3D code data

________________________

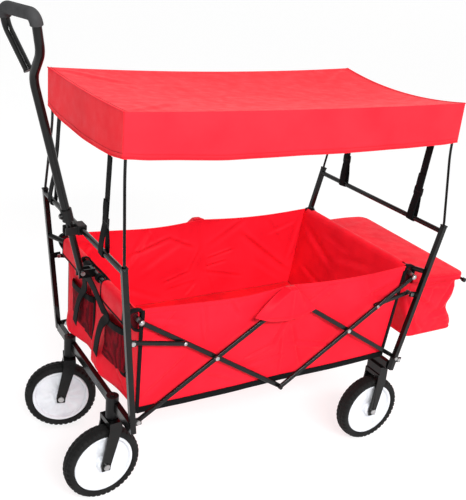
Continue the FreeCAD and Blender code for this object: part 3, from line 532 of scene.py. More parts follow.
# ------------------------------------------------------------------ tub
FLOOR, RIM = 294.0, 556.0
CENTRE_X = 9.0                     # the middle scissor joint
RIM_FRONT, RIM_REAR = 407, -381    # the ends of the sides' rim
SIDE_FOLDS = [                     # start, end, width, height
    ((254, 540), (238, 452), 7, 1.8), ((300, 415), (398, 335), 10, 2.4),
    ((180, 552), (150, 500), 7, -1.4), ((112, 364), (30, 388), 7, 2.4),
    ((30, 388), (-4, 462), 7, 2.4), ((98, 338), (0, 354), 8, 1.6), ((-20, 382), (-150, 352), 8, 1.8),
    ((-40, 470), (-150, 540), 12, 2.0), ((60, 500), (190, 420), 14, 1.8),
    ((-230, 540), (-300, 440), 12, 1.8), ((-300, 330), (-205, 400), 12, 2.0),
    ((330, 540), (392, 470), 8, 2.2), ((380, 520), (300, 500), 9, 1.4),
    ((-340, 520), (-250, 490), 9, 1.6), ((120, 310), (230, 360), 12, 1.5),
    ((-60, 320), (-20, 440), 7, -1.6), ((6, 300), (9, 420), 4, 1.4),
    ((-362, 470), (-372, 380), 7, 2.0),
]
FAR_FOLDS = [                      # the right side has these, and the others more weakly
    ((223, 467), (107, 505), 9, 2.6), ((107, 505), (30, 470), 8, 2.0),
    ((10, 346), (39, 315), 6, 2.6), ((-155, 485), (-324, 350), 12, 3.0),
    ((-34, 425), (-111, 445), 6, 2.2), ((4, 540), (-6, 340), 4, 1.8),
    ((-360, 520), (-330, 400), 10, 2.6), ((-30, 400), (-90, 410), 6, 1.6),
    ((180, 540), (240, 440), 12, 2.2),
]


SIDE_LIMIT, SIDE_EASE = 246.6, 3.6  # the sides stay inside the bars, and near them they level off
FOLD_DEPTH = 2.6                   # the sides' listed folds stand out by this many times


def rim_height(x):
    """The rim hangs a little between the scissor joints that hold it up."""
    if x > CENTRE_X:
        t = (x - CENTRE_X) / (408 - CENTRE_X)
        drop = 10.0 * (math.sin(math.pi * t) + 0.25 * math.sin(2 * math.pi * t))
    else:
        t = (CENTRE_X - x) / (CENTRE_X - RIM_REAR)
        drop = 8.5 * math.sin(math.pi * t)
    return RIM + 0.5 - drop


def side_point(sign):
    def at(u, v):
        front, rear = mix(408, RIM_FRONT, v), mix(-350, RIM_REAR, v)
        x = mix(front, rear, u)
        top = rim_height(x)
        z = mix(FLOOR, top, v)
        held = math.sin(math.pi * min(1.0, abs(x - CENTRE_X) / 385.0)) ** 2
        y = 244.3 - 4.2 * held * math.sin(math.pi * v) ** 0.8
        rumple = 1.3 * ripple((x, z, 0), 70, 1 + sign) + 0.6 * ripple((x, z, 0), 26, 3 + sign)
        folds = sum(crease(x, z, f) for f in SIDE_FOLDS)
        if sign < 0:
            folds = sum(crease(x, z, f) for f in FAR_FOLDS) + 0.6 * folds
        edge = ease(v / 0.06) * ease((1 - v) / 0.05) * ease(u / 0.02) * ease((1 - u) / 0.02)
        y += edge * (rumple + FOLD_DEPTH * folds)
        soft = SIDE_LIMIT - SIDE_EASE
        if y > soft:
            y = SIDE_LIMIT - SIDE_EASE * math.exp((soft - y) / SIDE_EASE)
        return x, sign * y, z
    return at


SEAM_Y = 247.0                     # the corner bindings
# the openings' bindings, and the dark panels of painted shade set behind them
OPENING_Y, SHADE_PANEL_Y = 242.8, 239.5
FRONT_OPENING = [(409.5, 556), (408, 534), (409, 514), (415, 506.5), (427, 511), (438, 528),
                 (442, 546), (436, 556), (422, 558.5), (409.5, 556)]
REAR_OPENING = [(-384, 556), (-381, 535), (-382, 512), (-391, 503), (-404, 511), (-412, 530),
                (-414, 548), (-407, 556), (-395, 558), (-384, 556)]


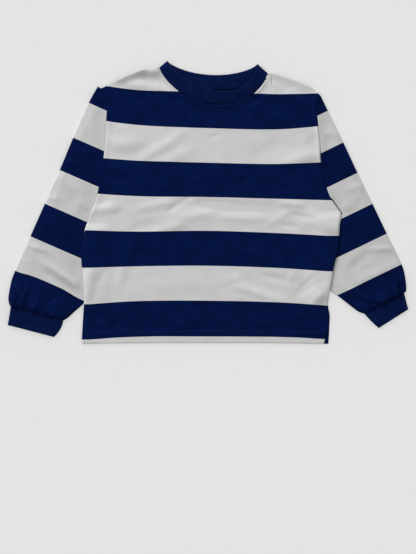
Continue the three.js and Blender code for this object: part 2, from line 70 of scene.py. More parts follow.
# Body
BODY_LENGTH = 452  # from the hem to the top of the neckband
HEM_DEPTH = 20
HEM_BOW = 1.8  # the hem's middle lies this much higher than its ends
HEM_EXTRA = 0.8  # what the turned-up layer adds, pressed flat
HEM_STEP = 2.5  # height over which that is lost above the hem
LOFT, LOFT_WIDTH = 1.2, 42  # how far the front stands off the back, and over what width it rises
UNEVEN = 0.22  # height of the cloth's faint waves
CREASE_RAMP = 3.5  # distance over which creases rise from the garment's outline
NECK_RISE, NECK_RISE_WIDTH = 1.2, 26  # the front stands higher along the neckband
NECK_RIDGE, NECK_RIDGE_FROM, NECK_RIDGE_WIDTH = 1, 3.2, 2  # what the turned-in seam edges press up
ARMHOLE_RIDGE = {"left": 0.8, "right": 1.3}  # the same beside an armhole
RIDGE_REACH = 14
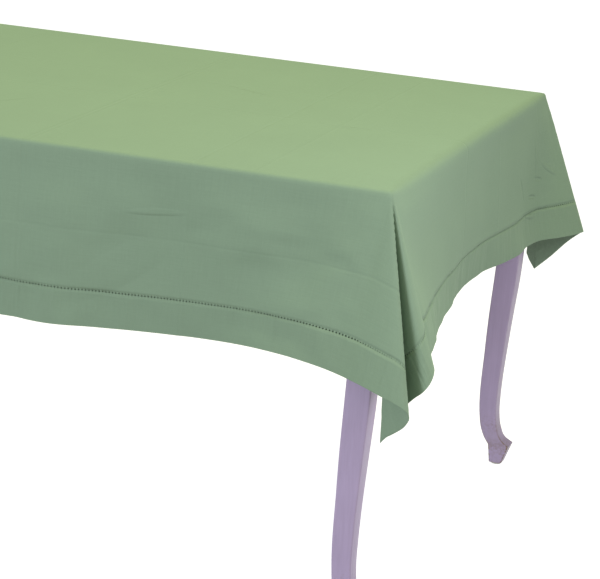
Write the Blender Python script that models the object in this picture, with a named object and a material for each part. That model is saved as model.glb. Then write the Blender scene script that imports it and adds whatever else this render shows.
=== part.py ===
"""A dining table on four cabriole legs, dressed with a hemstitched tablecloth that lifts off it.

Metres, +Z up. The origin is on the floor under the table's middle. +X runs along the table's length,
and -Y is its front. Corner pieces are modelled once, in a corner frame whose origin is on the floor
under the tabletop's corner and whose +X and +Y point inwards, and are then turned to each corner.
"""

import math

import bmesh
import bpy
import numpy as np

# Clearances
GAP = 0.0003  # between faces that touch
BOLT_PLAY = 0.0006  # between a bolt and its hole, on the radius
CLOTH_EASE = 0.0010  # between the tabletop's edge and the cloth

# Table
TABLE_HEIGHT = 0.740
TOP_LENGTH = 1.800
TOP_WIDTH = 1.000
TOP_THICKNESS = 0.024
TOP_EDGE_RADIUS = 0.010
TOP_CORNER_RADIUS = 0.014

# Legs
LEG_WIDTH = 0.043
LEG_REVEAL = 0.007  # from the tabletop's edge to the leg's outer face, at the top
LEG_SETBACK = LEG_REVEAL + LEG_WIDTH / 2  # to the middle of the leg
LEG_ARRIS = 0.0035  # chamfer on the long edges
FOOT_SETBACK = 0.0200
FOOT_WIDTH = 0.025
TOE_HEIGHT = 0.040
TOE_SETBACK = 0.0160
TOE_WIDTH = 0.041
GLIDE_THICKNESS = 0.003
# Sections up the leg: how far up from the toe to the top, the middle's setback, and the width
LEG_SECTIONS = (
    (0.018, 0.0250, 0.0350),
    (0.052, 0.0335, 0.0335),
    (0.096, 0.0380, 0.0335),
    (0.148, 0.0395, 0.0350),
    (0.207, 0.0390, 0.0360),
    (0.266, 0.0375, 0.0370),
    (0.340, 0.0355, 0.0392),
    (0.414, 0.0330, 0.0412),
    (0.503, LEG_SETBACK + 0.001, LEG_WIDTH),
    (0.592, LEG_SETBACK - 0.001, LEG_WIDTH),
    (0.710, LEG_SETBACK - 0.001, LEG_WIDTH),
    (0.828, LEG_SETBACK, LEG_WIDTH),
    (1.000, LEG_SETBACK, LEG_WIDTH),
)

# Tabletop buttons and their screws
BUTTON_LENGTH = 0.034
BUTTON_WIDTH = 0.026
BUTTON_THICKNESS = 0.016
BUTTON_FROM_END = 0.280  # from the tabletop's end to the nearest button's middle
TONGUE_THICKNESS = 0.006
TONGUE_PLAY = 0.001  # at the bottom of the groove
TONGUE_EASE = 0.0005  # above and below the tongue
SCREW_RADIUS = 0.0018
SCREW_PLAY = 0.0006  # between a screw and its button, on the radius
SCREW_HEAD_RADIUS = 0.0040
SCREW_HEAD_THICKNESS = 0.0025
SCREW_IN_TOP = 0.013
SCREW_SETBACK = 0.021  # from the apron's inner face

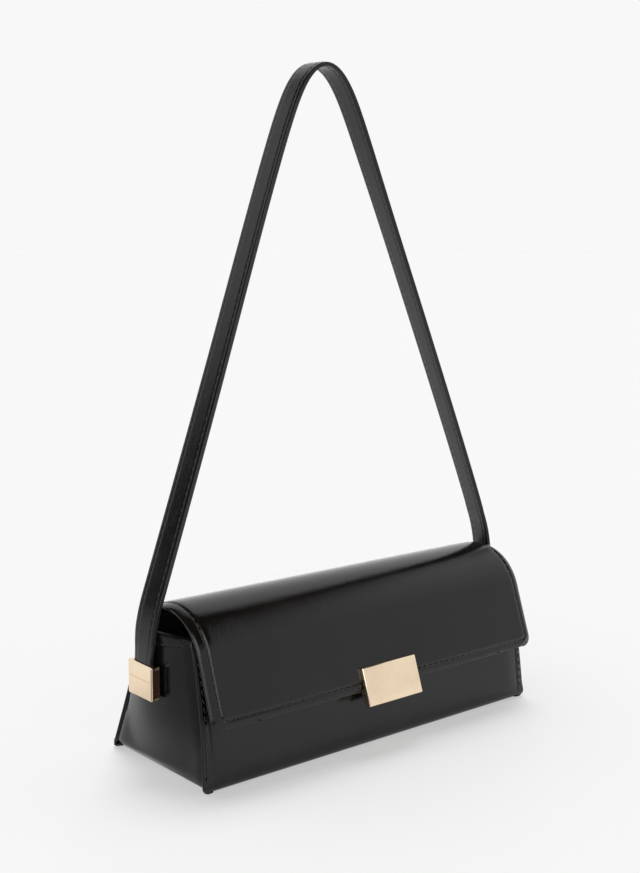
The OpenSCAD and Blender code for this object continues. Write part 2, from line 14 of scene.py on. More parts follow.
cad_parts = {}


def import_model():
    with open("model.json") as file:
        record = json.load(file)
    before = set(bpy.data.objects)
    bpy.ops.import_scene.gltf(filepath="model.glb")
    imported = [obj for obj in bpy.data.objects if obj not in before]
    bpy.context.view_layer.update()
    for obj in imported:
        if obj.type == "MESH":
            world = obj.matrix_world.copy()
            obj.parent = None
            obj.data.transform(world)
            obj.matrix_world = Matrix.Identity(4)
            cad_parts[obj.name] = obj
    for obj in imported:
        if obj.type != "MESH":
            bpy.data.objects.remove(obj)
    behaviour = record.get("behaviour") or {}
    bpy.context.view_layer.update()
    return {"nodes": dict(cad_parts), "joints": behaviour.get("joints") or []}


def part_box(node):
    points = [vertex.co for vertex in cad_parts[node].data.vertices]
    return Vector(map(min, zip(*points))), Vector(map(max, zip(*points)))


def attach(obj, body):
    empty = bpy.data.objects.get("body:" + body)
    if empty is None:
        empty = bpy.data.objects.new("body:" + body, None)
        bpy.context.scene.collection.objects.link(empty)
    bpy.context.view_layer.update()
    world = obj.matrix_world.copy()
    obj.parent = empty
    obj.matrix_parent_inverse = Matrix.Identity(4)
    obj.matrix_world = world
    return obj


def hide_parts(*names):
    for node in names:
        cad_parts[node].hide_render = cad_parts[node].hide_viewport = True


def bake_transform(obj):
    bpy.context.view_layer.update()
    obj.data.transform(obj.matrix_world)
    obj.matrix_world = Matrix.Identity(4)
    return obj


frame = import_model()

________________________

Restate word for word only the lines running from the beginning of the data to the line holding "FOLD_DEPTH = 2.6", both included.

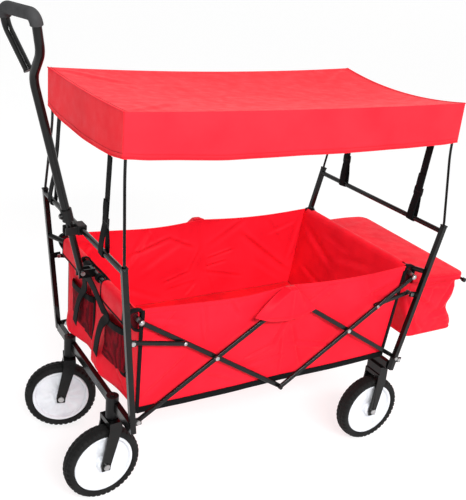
Continue the FreeCAD and Blender code for this object: part 3, from line 532 of scene.py. More parts follow.
# ------------------------------------------------------------------ tub
FLOOR, RIM = 294.0, 556.0
CENTRE_X = 9.0                     # the middle scissor joint
RIM_FRONT, RIM_REAR = 407, -381    # the ends of the sides' rim
SIDE_FOLDS = [                     # start, end, width, height
    ((254, 540), (238, 452), 7, 1.8), ((300, 415), (398, 335), 10, 2.4),
    ((180, 552), (150, 500), 7, -1.4), ((112, 364), (30, 388), 7, 2.4),
    ((30, 388), (-4, 462), 7, 2.4), ((98, 338), (0, 354), 8, 1.6), ((-20, 382), (-150, 352), 8, 1.8),
    ((-40, 470), (-150, 540), 12, 2.0), ((60, 500), (190, 420), 14, 1.8),
    ((-230, 540), (-300, 440), 12, 1.8), ((-300, 330), (-205, 400), 12, 2.0),
    ((330, 540), (392, 470), 8, 2.2), ((380, 520), (300, 500), 9, 1.4),
    ((-340, 520), (-250, 490), 9, 1.6), ((120, 310), (230, 360), 12, 1.5),
    ((-60, 320), (-20, 440), 7, -1.6), ((6, 300), (9, 420), 4, 1.4),
    ((-362, 470), (-372, 380), 7, 2.0),
]
FAR_FOLDS = [                      # the right side has these, and the others more weakly
    ((223, 467), (107, 505), 9, 2.6), ((107, 505), (30, 470), 8, 2.0),
    ((10, 346), (39, 315), 6, 2.6), ((-155, 485), (-324, 350), 12, 3.0),
    ((-34, 425), (-111, 445), 6, 2.2), ((4, 540), (-6, 340), 4, 1.8),
    ((-360, 520), (-330, 400), 10, 2.6), ((-30, 400), (-90, 410), 6, 1.6),
    ((180, 540), (240, 440), 12, 2.2),
]


SIDE_LIMIT, SIDE_EASE = 246.6, 3.6  # the sides stay inside the bars, and near them they level off
FOLD_DEPTH = 2.6                   # the sides' listed folds stand out by this many times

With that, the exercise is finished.